**SOURCE DATA:**
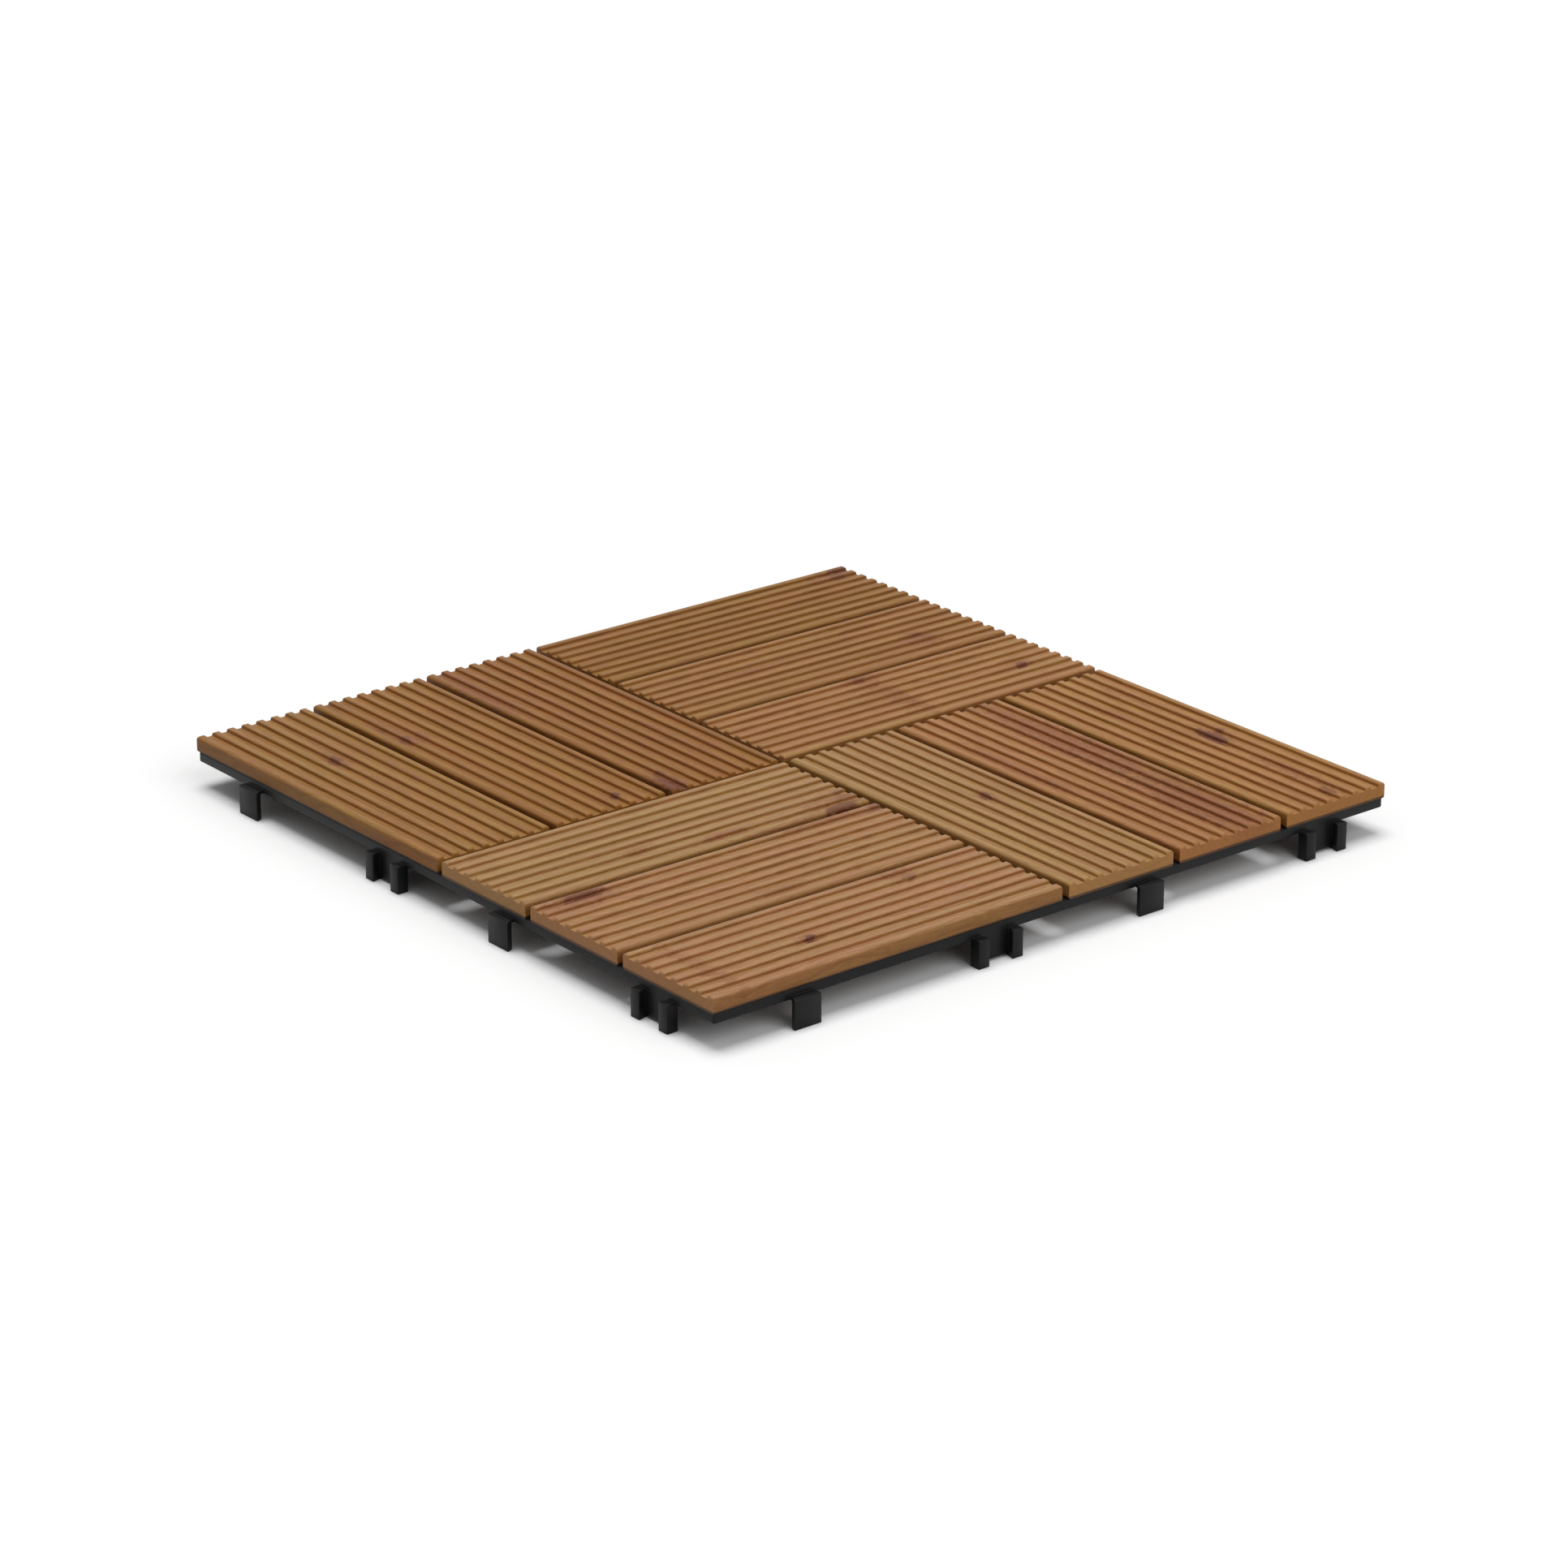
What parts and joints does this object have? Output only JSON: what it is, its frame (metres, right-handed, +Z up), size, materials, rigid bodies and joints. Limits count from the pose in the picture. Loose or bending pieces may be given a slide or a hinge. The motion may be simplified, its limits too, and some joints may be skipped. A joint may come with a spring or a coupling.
{
  "type": "interlocking deck tile",
  "caption": "Square deck tile: grooved wooden slats in a basket pattern on a pierced black plastic grid with hollow posts, and tongues and sockets around its edge.",
  "frame": {"origin": "under the centre of the tile, in the plane of the connector tips it stands on", "axes": "+Z up, -Y is the front and -X the left; the slats of the front left and back right quarters run along X"},
  "size_m": [0.3056, 0.3056, 0.0192],
  "materials": {
    "grid_plastic": "satin black",
    "wood_pinkish": "oiled, fine grooves",
    "wood_yellowish": "oiled, fine grooves",
    "wood_reddish": "oiled, fine grooves",
    "wood_brownish": "oiled, fine grooves"
  },
  "bodies": {
    "root": {"base_grid": "grid_plastic", "slat_front_left_1": "wood_yellowish", "slat_front_left_2": "wood_pinkish", "slat_front_left_3": "wood_pinkish", "slat_front_right_1": "wood_yellowish", "slat_front_right_2": "wood_reddish", "slat_front_right_3": "wood_pinkish", "slat_back_right_1": "wood_pinkish", "slat_back_right_2": "wood_pinkish", "slat_back_right_3": "wood_brownish", "slat_back_left_1": "wood_brownish", "slat_back_left_2": "wood_pinkish", "slat_back_left_3": "wood_yellowish"}
  },
  "joints": []
}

**GIVEN INSTRUCTION:**
Copy each line of the data exactly, leaving nothing out.

**RESPONSE:**
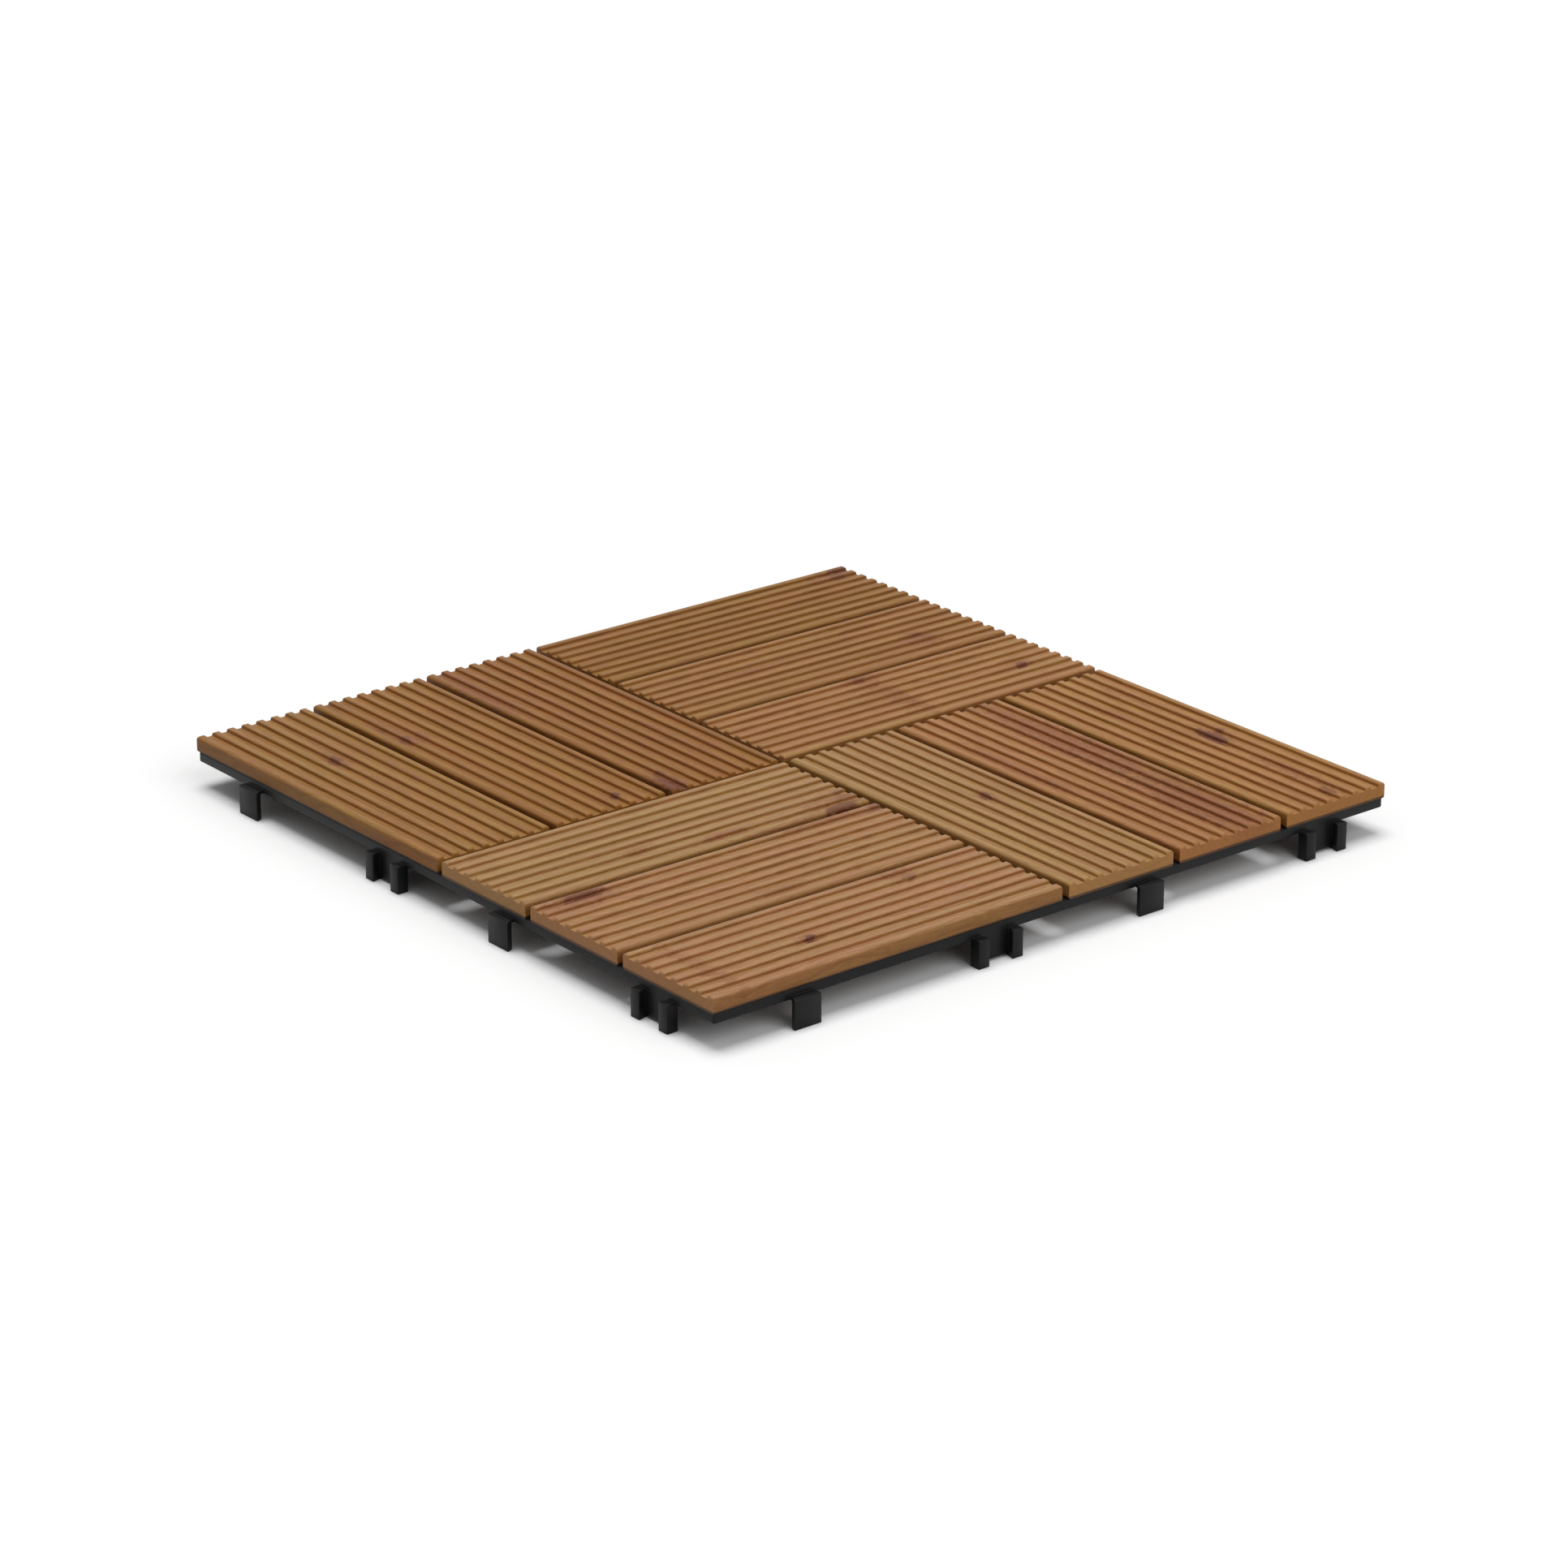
What parts and joints does this object have? Output only JSON: what it is, its frame (metres, right-handed, +Z up), size, materials, rigid bodies and joints. Limits count from the pose in the picture. Loose or bending pieces may be given a slide or a hinge. The motion may be simplified, its limits too, and some joints may be skipped. A joint may come with a spring or a coupling.
{
  "type": "interlocking deck tile",
  "caption": "Square deck tile: grooved wooden slats in a basket pattern on a pierced black plastic grid with hollow posts, and tongues and sockets around its edge.",
  "frame": {"origin": "under the centre of the tile, in the plane of the connector tips it stands on", "axes": "+Z up, -Y is the front and -X the left; the slats of the front left and back right quarters run along X"},
  "size_m": [0.3056, 0.3056, 0.0192],
  "materials": {
    "grid_plastic": "satin black",
    "wood_pinkish": "oiled, fine grooves",
    "wood_yellowish": "oiled, fine grooves",
    "wood_reddish": "oiled, fine grooves",
    "wood_brownish": "oiled, fine grooves"
  },
  "bodies": {
    "root": {"base_grid": "grid_plastic", "slat_front_left_1": "wood_yellowish", "slat_front_left_2": "wood_pinkish", "slat_front_left_3": "wood_pinkish", "slat_front_right_1": "wood_yellowish", "slat_front_right_2": "wood_reddish", "slat_front_right_3": "wood_pinkish", "slat_back_right_1": "wood_pinkish", "slat_back_right_2": "wood_pinkish", "slat_back_right_3": "wood_brownish", "slat_back_left_1": "wood_brownish", "slat_back_left_2": "wood_pinkish", "slat_back_left_3": "wood_yellowish"}
  },
  "joints": []
}